Hisey got to take a look at the
motor after the airplane was deposited within a fenced-in area to
be dismantled for the truck ride home. It really was something to
see! "All the parts on the inside are on the outside... It
looks like the engine was almost cut in half," Hisey
commented. Over the next several days, crew chief Larry Butler and
the Miss America crew took the aircraft apart and made
arrangements to get the airplane back home. Once back in Oklahoma,
a survey was made of the damage and the overall condition of the
airframe, and a plan was made to get the racer back into the air. |
David
Teeters of B & D Enterprises in California is tasked with
reconstructing the wings, and is doing a truly superb job.
Warbirds, Inc. is finishing up the fuselage in Oklahoma City; Miss
America’s home base. It is also high quality work. "It will
truly be one of the finest restorations," Hisey says.
"We hope to re-mate all of the pieces and systems and fly some
time this summer. Shanholzer is building a new race engine and
Miss America will have a new look that may surprise some people.

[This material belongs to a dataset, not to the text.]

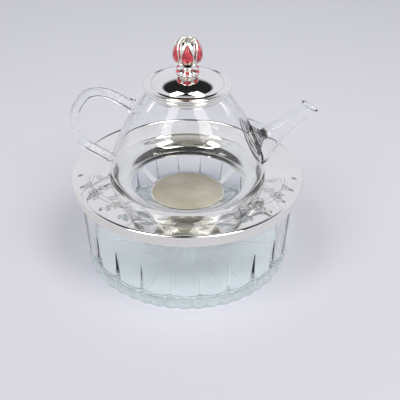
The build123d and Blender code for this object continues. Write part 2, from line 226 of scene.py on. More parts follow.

Hopefully, it will also increase her speed." There will also
be some new pieces on the racer. |
Hisey has been at the air racing game long enough to know that
sometimes, things don’t work out the way you plan them to.
"Needless to say, problems are just part of the deal when you do
business in the unlimited class at Reno, " he says. Looking forward
to this year, nobody is saying for sure whether or not they will make
the deadline. "Nothing is for sure about Reno 2003 until we show up
on the ramp. These things take time, and we will not cut corners."